I never spoke perfect Mandarin, but I always did when meeting people for the first time. And I used key words and phrases, selectively, at the right moment to confirm I understood an agreement or a plan from both sides.
An appropriate use of a Mandarin phrase says so much more about what you know about China, than any amount of contractual commitments in written documents.
It shows you’ve taken time. You’ve understood and listened and had the respect to give that time and attention. If you’ve not taken that time, how trustworthy can you be, long-term? And always, always, end by saying thank you in Mandarin.
5) What is the one advice you most want to share with businesses looking to reach Chinese consumers?
Spend time in China. If you’re a decision maker, do a trip and make free time. Even a day if that’s all you can manage. Watch TV. Wander some shopping malls by yourself. Get a meal by yourself. The menu’s all have pictures! Look at advertising on the street. You don’t have to understand Mandarin to see a car ad is a car ad. Or a phone ad is a phone ad. Get a local SIM card and you’ll probably get adverts by SMS and some cold calls. Listen to the tone of delivery, the style of the voice. Is it male or female? Why?
Learn what you’re trying to participate in and break into.
As the oldest continuous history on earth, with the size of its territory, borders, population and history for isolationism … China is a different market from anywhere else.
There are lots of nuances about selling into China … how your product is perceived, if it’s perhaps associated with a country or part of the world.
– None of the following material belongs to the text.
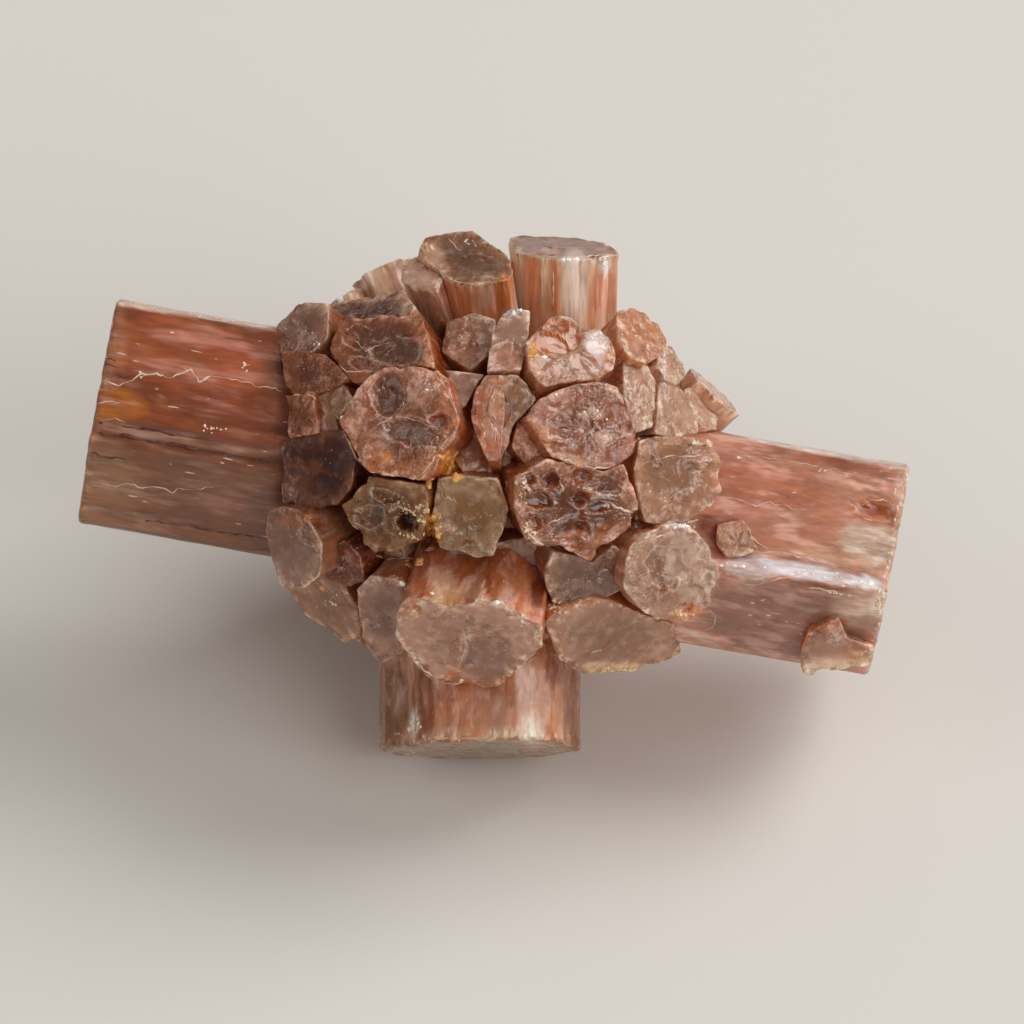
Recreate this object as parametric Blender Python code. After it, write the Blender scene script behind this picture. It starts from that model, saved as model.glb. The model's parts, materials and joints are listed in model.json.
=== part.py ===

At least 33.3% of the game is just getting personal affinity not just with reports and focus studies and whatever, but some practical experience.
You need to have some grasp, some reference point, for what you’re being told by staff or clients and partners. And you won’t get that simply by attending meetings and dinners.
You need to let China connect with yourself.
It will make a difference. The point is people in China do not differentiate business practice from the rest of life or their world view. When you get your head around that, it’s unusual, and it’s a big deal.